Data segment ::
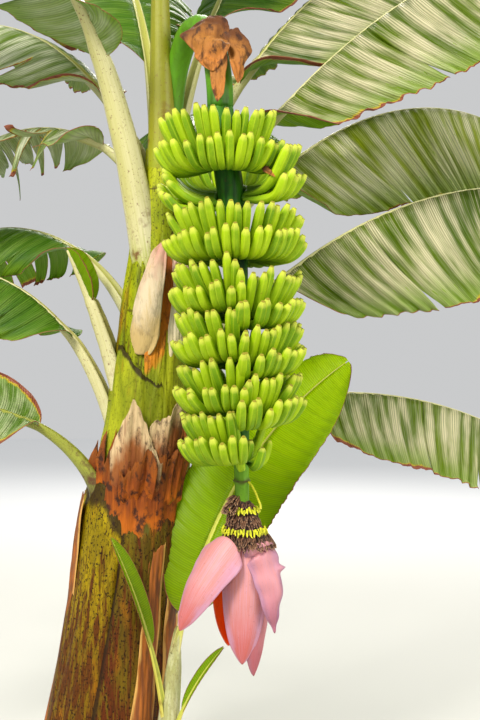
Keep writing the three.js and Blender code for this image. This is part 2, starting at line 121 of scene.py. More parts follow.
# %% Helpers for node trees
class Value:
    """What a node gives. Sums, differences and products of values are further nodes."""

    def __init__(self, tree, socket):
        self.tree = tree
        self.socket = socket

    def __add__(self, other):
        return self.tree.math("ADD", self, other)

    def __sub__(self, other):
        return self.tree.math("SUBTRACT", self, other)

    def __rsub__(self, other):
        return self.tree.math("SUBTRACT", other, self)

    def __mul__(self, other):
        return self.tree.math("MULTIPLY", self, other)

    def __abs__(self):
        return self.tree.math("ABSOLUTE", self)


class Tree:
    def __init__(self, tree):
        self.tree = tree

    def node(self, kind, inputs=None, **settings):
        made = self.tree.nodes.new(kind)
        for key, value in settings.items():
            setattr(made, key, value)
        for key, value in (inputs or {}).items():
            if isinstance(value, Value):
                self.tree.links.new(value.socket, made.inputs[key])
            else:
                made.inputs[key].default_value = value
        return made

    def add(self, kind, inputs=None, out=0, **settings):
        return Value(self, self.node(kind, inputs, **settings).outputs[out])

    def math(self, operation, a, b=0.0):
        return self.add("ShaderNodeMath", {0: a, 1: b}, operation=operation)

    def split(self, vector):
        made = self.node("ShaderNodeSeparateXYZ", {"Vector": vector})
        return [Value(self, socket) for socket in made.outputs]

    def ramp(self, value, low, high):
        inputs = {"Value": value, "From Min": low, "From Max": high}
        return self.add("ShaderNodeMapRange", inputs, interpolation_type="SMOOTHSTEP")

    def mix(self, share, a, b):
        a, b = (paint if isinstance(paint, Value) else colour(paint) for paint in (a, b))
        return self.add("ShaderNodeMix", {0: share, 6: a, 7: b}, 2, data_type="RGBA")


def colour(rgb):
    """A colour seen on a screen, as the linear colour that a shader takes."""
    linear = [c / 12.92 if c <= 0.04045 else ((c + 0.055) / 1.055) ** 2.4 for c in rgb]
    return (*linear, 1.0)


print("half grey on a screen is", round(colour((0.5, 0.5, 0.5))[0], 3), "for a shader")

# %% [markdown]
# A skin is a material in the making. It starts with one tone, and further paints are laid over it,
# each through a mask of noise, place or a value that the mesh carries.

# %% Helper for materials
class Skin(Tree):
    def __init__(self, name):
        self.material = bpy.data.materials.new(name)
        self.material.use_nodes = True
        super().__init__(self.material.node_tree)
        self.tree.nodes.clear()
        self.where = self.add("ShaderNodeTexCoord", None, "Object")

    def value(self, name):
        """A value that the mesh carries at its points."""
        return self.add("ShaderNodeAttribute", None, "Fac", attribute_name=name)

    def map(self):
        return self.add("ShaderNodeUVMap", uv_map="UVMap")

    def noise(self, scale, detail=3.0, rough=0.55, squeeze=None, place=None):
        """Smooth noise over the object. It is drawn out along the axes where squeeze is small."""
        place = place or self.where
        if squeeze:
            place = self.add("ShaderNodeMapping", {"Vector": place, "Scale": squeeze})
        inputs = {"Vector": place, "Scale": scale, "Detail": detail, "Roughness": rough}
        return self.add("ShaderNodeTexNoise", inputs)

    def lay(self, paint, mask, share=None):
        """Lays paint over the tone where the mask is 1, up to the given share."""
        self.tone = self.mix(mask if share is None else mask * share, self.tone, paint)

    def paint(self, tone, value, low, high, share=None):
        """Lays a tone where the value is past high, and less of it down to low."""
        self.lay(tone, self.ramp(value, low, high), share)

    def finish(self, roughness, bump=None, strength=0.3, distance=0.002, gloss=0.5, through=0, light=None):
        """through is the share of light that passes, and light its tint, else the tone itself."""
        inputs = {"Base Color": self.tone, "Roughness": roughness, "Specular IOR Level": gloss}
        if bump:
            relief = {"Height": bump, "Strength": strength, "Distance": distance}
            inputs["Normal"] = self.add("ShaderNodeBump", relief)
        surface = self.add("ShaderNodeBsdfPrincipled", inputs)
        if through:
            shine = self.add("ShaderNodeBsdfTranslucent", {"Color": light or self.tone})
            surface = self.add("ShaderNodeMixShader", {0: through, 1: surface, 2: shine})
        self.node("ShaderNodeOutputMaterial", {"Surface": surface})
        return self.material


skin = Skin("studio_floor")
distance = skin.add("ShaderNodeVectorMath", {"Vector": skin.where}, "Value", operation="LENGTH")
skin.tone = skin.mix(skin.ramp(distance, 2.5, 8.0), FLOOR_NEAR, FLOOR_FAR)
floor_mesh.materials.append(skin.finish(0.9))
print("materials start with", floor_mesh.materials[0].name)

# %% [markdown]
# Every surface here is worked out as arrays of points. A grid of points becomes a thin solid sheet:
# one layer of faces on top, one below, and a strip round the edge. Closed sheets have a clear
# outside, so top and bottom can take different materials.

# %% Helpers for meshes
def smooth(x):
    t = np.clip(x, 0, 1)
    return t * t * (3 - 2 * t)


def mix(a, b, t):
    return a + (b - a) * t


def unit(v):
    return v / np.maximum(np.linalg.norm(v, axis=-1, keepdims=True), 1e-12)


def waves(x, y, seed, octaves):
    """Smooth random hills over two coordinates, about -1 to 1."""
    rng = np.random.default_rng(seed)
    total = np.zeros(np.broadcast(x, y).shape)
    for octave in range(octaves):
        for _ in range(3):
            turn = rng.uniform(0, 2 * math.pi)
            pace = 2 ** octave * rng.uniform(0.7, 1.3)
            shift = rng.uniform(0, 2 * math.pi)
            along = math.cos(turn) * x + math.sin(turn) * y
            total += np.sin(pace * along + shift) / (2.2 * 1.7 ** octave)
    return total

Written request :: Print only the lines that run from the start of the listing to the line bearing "self.node(kind, inputs, **settings).outputs[out])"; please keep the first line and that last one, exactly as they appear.

Answer in full ::
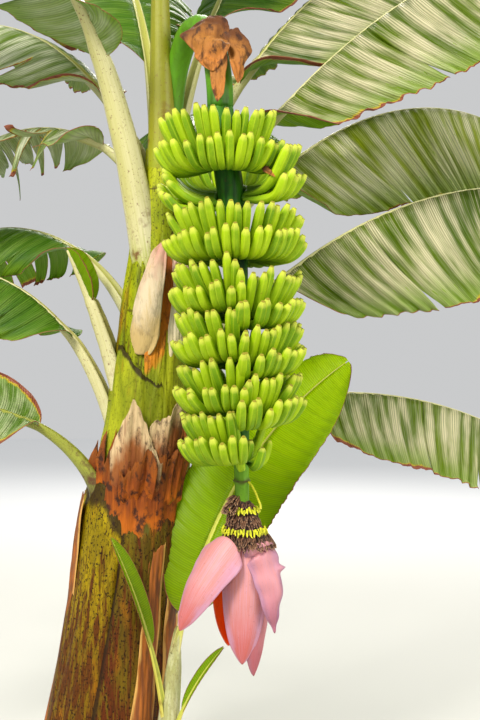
Keep writing the three.js and Blender code for this image. This is part 2, starting at line 121 of scene.py. More parts follow.
# %% Helpers for node trees
class Value:
    """What a node gives. Sums, differences and products of values are further nodes."""

    def __init__(self, tree, socket):
        self.tree = tree
        self.socket = socket

    def __add__(self, other):
        return self.tree.math("ADD", self, other)

    def __sub__(self, other):
        return self.tree.math("SUBTRACT", self, other)

    def __rsub__(self, other):
        return self.tree.math("SUBTRACT", other, self)

    def __mul__(self, other):
        return self.tree.math("MULTIPLY", self, other)

    def __abs__(self):
        return self.tree.math("ABSOLUTE", self)


class Tree:
    def __init__(self, tree):
        self.tree = tree

    def node(self, kind, inputs=None, **settings):
        made = self.tree.nodes.new(kind)
        for key, value in settings.items():
            setattr(made, key, value)
        for key, value in (inputs or {}).items():
            if isinstance(value, Value):
                self.tree.links.new(value.socket, made.inputs[key])
            else:
                made.inputs[key].default_value = value
        return made

    def add(self, kind, inputs=None, out=0, **settings):
        return Value(self, self.node(kind, inputs, **settings).outputs[out])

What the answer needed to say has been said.